Mais je crois que nous repartons car nous avons soif de nature, et dans cette partie de l’Irlande, elle est particulièrement à notre goût! Dans les prés verdoyants, les barrières en métal font place au damier des murets de pierres entre lesquels les chevaux se promènent librement et paisiblement. Le jaune vif de l’ajonc de Wicklow ponctue les bords de route, offrant ainsi une protection naturelle aux moutons.

Ça y est, c’est là, nous y revenons.

Depuis le début de ce road trip, je survis à une frustration colossale. Lorsque les bêtes sont assez proches pour que je les prenne en photo, elles sont dans des enclos moches, avec des poteaux électriques qui polluent le paysage ou bien, malheureusement, nous ne pouvons tout simplement pas nous arrêter sans danger au bord du chemin. Et lorsque nous le pouvons, les animaux sont loin ou s’éloignent rapidement et mon téléphone portable ne me permet pas de zoomer avec netteté. 

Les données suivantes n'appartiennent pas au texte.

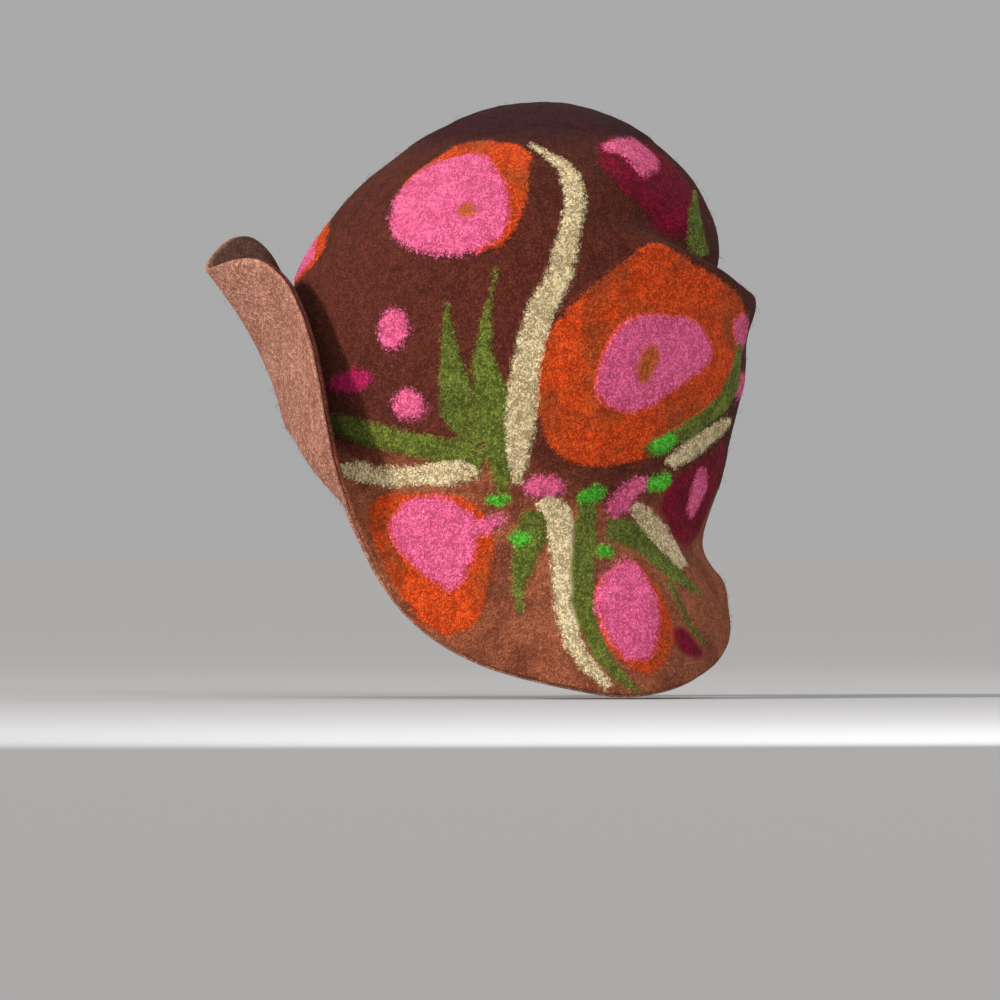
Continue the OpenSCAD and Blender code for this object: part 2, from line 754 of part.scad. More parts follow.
outer_felt_layer();
inner_felt_layer();
sweatband();
sweatband_stitches();
crown_flower_petals();
crown_flower_pink();
crown_flower_centre();
front_flower_petals();
front_flower_pink();
dot_upper();
dot_lower();
dot_shadow();
top_patch();
back_crown_petals();
back_crown_pink();
back_blade();
crown_stem();
big_flower_petals();
big_flower_pink();
big_flower_centre();
back_bud_upper();
back_bud_lower();
back_vine();
right_stem();
burgundy_leaf();
burgundy_leaf_pink();
lower_right_stem();
right_leaf();
branch();
bud_centre();
bud_right();
bud_left();
lime_dots();
blade_left();
blade_right();
left_band();
left_stem();
lower_left_petals();
lower_left_pink();
small_leaf();
lower_stem();
lower_vine();
lower_right_petals();
lower_right_pink();
burgundy_petal();
far_crown_petals();
far_crown_pink();
far_big_petals();
far_big_pink();
far_big_centre();
far_stem();
far_blade();
far_band();
far_lower_petals();
far_lower_pink();
far_lower_stem();
far_lower_leaf();
far_buds();
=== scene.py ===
"""Looks of the felt cloche: two felt layers, felted-in flowers and leaves, a ribbon inside.

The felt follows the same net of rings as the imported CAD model. Lengths here are in
millimetres until a mesh is made, and meshes are in metres.
"""
import bpy
import numpy as np
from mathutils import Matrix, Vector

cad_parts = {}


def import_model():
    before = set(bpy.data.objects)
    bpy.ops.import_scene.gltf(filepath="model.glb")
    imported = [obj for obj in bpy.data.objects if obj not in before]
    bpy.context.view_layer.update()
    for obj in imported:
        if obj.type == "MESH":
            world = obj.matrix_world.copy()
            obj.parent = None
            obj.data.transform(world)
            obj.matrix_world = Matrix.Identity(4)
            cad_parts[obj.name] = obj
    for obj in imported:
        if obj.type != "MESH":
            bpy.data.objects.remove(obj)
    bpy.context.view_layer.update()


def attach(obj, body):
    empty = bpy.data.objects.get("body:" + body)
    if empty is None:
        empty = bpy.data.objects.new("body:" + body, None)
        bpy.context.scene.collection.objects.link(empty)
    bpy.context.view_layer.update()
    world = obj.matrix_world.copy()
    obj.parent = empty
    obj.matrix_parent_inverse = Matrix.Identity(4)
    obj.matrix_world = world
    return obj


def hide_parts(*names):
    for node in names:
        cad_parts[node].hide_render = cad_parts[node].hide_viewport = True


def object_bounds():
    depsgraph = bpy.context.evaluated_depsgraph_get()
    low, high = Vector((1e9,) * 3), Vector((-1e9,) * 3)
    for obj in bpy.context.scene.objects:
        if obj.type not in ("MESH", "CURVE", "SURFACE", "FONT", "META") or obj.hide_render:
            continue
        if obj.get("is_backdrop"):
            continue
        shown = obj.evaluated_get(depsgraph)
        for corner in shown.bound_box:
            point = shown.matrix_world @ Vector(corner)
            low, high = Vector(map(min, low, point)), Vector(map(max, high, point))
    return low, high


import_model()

MM = 0.001

# ---- The felt's net of rings, as in the CAD model ----

STATIONS = 24  # round the hat, from the front past the wearer's left
BACK = STATIONS // 2
CROWN_TOP = (21, 176.2)
# Crown rings: front y and z, half width and z at the sides, back y and z.
CROWN_RINGS = [
    (-15, 169, 35, 168, 58, 169), (-46, 151, 62, 150, 85, 150), (-69, 132, 77, 130, 99, 133),
    (-85, 110, 86, 108, 107, 113), (-95, 92, 89, 86, 113, 94), (-99, 74, 91, 62, 119, 73),
    (-99, 57, 91.5, 36, 121, 50), (-97, 45, 90.5, 12, 114, 20), (-94, 37, 89, -8, 108, -10),
    (-92, 29, 88, -26, 98, -36),
]
# x, y, z of the ring where the brim leaves the crown, and of the brim's edge, front to back.
# The right side's points mirror x and leave out the two ends.
FOLD_LEFT = [
    (0, -97, 21), (32, -92, 15), (56, -86, 3), (69, -75, -9), (79, -57, -20), (89, -32, -41),
    (96, 4, -57), (98, 38, -62), (90, 66, -64), (76, 86, -62), (55, 100, -58), (28, 108, -54),
    (0, 110, -52),
]
FOLD_RIGHT = [
    *FOLD_LEFT[1:3], (69, -75, -8), (79, -57, -19), (89, -32, -40), *FOLD_LEFT[6:-1]]
RIM_LEFT = [
    (0, -136, 94), (30, -112, 102), (62, -88, 74), (84, -77, 14), (92, -62, -30),
    (99, -41, -68), (108, -4, -91), (113, 34, -100.5), (107, 64, -105.5), (89, 90, -100.5),
    (62, 105, -92), (32, 112, -82), (0, 113, -74),
]
RIM_RIGHT = [
    (32, -122, 112), (60, -101, 95), (84, -76, 20), (92, -60, -26), (99, -41, -63),
    (108, -4, -89), (113, 34, -100), (107, 64, -106), (89, 90, -100), (62, 105, -91),
    (32, 112, -81),
]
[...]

Aujourd’hui, j’ai eu mes barques (1er vœu au leprechaun) et Jean-Claude et Wilfried me promettent des moutons (j’ai eu les vaches 2 jours auparavant, dans le Burren !).

Les garçons n’ont qu’une parole et lorsque Jean-Claude voit 3 moutons tout en bas d’une colline, avec la place pour se garer juste en face, il stoppe la voiture. Wilfried en jaillit afin que je puisse m’extraire sans tarder de la banquette arrière de la 3 portes. Nous voilà donc sur le talus, exultant de plaisir, prenant les 3 moutons sous toutes les coutures. D’autant plus que les bestiaux ne fuient pas. Au contraire, ils sont rejoints par tout le troupeau qui apparaît en haut de la colline et descend vers nous, convaincus sans doute que nous sommes là pour les nourrir. Et nous voilà avec, face à nous, une vingtaine de moutons, qui prennent la pose et bêlent à qui mieux mieux. Wilfried parle aux moutons, me parle, je parle aux moutons jusqu’à ce que JE PARLE MOUTON. L’excitation ? La reconnaissance ? Un bêêêêêê vient de sortir spontanément de moi en réponse à celui de mon sympathique vis à vis à 4 pattes. De surprise, je tourne la tête vers Wilfried, qui évidemment me regarde, avant de partir dans un énorme fou-rire que moi-même j’essaye de contenir pour pouvoir continuer à prendre mes photos sans trembler, ce qui devient de plus en plus dur, car évidemment, je pleure et me tortille car je meurs d’envie de faire pipi. Et Wilfried n’est pas en reste.

Nous remontons dans la voiture, incapables de reprendre notre sérieux et le bout de route jusqu’à Westport est plus que joyeux, car #mademyday, chaque occasion est bonne pour replonger. Bêêêêêêêê !!!

Il est passé 19h lorsque nous arrivons à Westport, dans le comté de Mayo, où Wilfried a réservé dans le charmant et luxueux Wyatt Hotel. Après nous être installés, nous rejoignons vite la salle à manger pour pouvoir encore dîner.

Plus tard, dans un salon à l’ambiance feutrée, de moelleux canapés en grosse toile de lin beige nous tendent les bras. Je m’y love, profitant ainsi du feu de cheminée. À côté de nous, un groupe d’une dizaine d’Irlandais discutent et entonnent des chansons traditionnelles. Jean-Claude hésite à leur demander d’interpréter Molly Malone, l’hymne officiel de Dublin, une de ses balades préférées, qu’il nous fera écouter le lendemain, sur la route menant à Derry. La soirée s’étire doucement dans cette plaisante atmosphère musicale, gaie et chaleureuse, si caractéristique des débuts de nuits irlandaises.